William Faulkner referia um nervosismo atento, para que os personagens que passavam ligeiros por ele, não fossem embora sem registro. É necessário escrever sem parar, senão as miragens desaparecem. Igual aos sonhos, de que lembramos apenas fragmentos a que damos ordem narrativa, preenchendo com nossa invenção os hiatos da memória.

 

Paulo Roberto Pires, escritor carioca, viveu uma longa abstinência da sua escrita. Numa conferência em Recife, perguntou à plateia se precisamos escrever um livro. Parece que não é necessário, segundo ele.
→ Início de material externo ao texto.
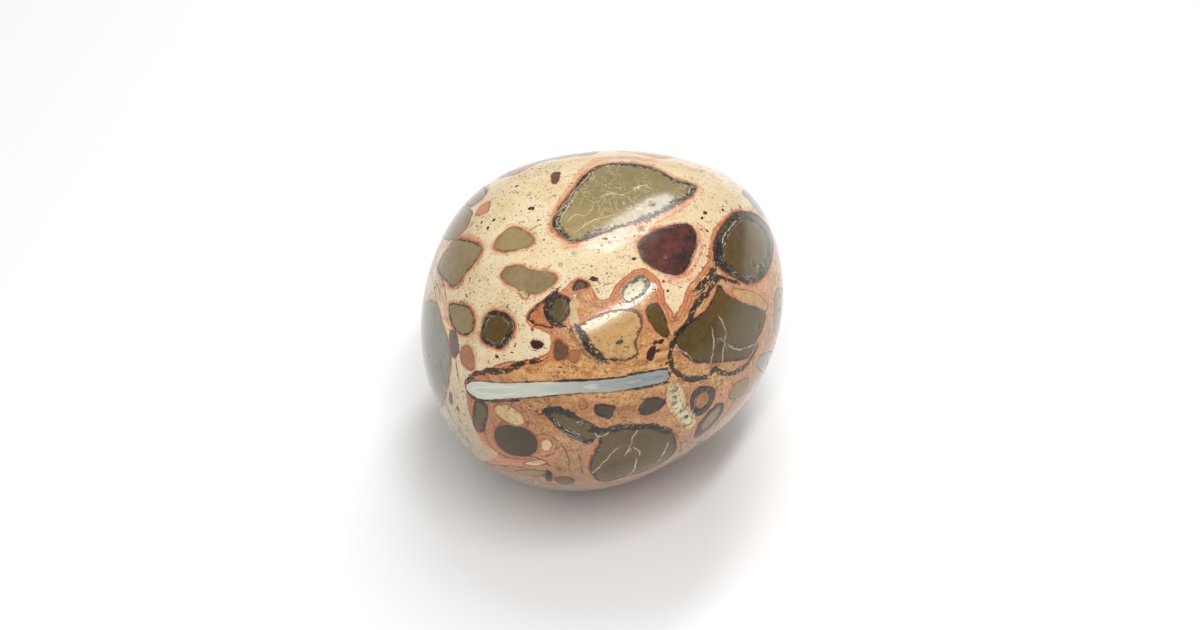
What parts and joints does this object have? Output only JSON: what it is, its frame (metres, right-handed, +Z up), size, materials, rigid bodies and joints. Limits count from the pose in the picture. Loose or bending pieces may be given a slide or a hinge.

Mesmo assim, persistimos escrevendo, nem que seja para alimentar o mercado das editoras, que por sinal anda mais em baixa do que nunca. Ou por sobrevivência emocional e financeira. Dostoievski, que viveu alucinado e na miséria, escrevia para que o maior número de pessoas lesse os seus livros e porque precisava de dinheiro.

 

É preciso enxergar uma função prática na literatura, atribuir-lhe valor real, como fazemos com o trabalho de marceneiros, pedreiros, encanadores e eletricistas. O pintor italiano Giotto trabalhava com uma corporação de ofício: artesãos em douramento, pintura de pés, mantos, fundo azul de céu, pessoas simples como os caiadores de paredes, mais preocupadas com a subsistência do que com a sobrevivência da obra.

 

Os afrescos de Michelangelo, Rafael e Botticelli para a Capela Sistina não têm menos qualidade artística porque foram pintados por encomenda, a troco de um pagamento. A modernidade, ao mesmo tempo em que cobra a assinatura do artista, que gera um mercado de produção, que atribui valores baixos ou exorbitantes para as obras de arte, glamouriza o ato criativo, inventando uma aura de transcendência ou danação para os criadores.

 

O deserto que se segue à criação decorre do medo de ter escrito para ninguém, de não ser lido? Talvez por temor a esse castigo, Kafka exigiu que seus livros fossem queimados, já que poucos se interessaram em lê-lo, enquanto viveu. E por que alguns artistas de sucesso, aplaudidos pelo público, experimentaram uma frustração semelhante? O deserto espreita o escritor antes, durante e depois do ato de criação. Para o artista não existe sétimo dia, nem descanso.